Directions: Copy out each line of the material below that holds the string "joints".

Material provided:
-- -- --

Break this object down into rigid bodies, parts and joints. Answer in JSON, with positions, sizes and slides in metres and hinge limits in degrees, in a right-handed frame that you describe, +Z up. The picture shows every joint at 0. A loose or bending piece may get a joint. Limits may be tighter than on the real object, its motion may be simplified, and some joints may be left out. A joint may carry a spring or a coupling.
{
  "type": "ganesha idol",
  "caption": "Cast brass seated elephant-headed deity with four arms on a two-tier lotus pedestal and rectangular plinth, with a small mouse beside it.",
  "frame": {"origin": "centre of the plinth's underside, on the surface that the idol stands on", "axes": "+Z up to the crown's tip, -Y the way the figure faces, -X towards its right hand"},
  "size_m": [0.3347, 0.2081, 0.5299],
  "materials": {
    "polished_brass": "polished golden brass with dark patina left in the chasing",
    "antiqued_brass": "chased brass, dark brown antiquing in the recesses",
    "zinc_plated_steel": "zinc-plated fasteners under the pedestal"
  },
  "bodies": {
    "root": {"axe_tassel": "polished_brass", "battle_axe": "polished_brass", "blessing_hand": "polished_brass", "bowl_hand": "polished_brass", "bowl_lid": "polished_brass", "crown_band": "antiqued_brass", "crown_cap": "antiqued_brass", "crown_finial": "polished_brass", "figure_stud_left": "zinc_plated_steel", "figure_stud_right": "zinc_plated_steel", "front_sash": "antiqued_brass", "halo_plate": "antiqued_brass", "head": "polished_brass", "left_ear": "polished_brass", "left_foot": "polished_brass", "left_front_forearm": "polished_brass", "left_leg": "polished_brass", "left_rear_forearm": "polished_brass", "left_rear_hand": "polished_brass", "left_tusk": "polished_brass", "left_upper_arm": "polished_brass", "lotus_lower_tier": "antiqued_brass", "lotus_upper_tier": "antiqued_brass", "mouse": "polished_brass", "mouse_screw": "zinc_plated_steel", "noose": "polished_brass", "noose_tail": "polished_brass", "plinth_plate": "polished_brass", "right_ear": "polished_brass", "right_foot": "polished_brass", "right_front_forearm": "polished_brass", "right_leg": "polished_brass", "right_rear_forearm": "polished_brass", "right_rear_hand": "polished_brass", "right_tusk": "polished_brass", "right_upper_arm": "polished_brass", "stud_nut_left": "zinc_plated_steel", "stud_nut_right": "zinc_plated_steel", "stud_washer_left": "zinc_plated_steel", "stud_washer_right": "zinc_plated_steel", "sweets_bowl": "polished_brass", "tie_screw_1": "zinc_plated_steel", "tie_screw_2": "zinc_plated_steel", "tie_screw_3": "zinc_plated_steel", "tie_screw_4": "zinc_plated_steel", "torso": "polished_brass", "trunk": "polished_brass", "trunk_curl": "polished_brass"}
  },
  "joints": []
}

-- -- --

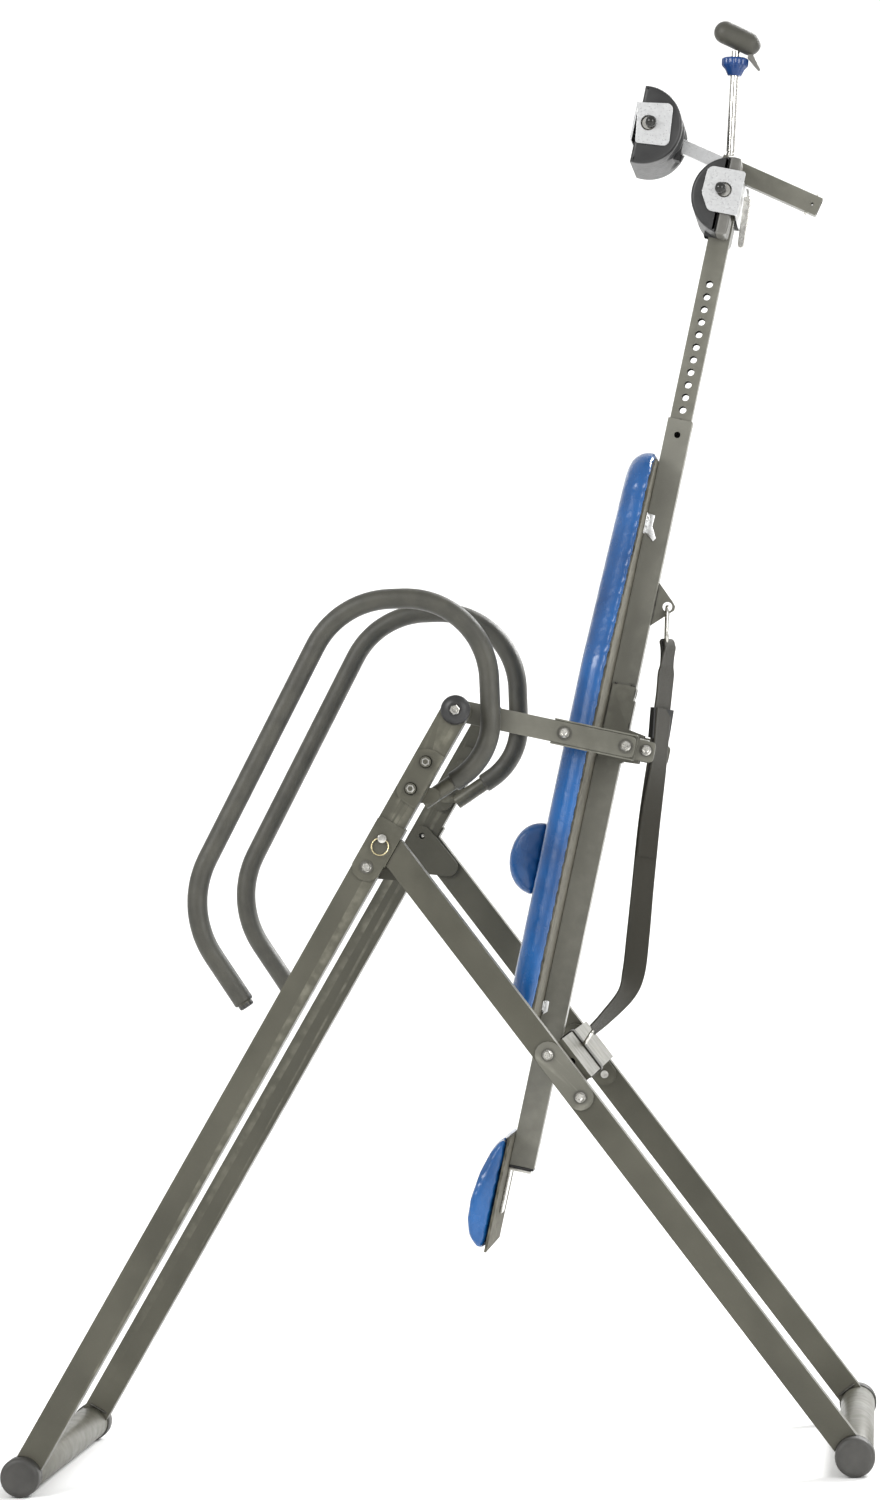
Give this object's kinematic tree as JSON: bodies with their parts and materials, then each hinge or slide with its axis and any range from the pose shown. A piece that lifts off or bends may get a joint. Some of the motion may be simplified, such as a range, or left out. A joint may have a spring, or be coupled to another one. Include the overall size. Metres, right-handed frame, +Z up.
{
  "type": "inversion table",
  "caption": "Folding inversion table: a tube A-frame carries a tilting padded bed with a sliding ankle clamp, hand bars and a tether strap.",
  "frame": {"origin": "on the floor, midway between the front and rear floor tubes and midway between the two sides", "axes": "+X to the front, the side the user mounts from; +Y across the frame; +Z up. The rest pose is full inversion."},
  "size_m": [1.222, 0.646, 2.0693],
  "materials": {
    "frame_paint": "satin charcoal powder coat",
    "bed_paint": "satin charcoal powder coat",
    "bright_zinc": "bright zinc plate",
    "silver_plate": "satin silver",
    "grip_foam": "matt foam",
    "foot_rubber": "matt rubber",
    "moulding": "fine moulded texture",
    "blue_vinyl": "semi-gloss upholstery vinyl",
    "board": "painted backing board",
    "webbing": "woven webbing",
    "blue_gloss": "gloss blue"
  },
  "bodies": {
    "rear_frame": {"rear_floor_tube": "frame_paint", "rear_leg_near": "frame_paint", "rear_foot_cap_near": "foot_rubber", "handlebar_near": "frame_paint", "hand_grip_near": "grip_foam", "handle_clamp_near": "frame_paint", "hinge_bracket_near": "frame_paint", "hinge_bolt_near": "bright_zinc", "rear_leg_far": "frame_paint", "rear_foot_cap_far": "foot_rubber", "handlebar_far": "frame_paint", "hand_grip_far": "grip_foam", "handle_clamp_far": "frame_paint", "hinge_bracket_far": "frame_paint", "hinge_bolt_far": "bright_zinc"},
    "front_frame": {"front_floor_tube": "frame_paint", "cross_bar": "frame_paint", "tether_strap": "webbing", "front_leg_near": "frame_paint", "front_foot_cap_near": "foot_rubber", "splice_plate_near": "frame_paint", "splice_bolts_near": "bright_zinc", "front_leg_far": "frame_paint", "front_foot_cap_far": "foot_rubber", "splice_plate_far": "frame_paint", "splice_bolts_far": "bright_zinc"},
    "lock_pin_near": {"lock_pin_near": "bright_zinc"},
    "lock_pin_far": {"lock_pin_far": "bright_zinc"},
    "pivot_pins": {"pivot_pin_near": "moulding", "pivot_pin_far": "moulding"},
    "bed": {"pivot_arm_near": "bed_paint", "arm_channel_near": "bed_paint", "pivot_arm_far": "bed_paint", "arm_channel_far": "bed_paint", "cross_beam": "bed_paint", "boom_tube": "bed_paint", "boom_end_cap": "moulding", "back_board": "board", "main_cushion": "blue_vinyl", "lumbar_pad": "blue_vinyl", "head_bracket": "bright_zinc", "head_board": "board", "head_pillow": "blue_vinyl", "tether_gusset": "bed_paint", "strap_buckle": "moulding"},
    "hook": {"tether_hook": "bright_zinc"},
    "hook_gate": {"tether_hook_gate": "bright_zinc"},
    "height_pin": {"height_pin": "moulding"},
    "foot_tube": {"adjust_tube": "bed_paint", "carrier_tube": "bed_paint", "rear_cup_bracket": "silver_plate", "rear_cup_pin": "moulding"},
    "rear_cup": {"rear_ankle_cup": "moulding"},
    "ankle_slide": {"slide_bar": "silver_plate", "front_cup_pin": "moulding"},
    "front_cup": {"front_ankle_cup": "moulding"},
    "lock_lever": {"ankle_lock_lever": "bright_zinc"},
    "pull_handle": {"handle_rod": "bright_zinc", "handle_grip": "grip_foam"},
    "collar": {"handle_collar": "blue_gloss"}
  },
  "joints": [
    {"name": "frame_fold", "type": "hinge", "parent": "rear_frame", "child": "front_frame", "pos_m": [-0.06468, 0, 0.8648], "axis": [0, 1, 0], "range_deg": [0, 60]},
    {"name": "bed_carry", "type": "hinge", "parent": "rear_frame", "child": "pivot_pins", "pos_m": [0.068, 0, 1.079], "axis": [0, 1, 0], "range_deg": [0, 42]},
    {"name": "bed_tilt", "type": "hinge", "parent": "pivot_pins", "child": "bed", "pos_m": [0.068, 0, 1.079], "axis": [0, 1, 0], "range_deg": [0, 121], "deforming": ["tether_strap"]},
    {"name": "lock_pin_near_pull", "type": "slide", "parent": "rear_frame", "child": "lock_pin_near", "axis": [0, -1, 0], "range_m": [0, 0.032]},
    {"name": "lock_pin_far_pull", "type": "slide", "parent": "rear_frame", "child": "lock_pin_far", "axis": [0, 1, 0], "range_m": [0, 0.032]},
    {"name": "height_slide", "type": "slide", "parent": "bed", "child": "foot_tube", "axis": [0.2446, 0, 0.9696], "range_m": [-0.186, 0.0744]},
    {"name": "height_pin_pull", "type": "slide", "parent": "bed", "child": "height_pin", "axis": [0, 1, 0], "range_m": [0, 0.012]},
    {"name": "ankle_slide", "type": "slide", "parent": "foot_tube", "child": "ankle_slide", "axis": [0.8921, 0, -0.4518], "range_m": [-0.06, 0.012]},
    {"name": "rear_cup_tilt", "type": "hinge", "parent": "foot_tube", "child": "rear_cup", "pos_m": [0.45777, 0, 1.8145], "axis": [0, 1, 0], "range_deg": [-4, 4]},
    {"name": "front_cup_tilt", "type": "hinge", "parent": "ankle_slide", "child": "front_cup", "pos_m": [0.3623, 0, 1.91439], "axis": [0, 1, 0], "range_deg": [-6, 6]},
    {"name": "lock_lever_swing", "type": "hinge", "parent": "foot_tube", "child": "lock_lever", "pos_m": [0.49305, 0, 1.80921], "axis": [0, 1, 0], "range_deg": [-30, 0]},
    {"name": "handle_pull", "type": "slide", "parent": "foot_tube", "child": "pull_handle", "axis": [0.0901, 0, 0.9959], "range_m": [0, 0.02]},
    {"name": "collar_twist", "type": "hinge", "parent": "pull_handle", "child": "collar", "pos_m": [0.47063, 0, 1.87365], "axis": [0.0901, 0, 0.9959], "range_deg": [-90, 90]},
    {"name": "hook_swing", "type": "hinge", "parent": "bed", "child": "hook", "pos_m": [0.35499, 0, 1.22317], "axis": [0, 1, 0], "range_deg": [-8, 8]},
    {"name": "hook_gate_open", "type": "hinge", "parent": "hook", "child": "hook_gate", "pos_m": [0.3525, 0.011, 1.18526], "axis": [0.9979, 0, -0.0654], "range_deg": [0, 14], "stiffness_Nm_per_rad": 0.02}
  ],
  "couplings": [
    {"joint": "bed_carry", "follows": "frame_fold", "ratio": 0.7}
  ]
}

-- -- --

Complete response:
Break this object down into rigid bodies, parts and joints. Answer in JSON, with positions, sizes and slides in metres and hinge limits in degrees, in a right-handed frame that you describe, +Z up. The picture shows every joint at 0. A loose or bending piece may get a joint. Limits may be tighter than on the real object, its motion may be simplified, and some joints may be left out. A joint may carry a spring or a coupling.
  "joints": []
  "joints": [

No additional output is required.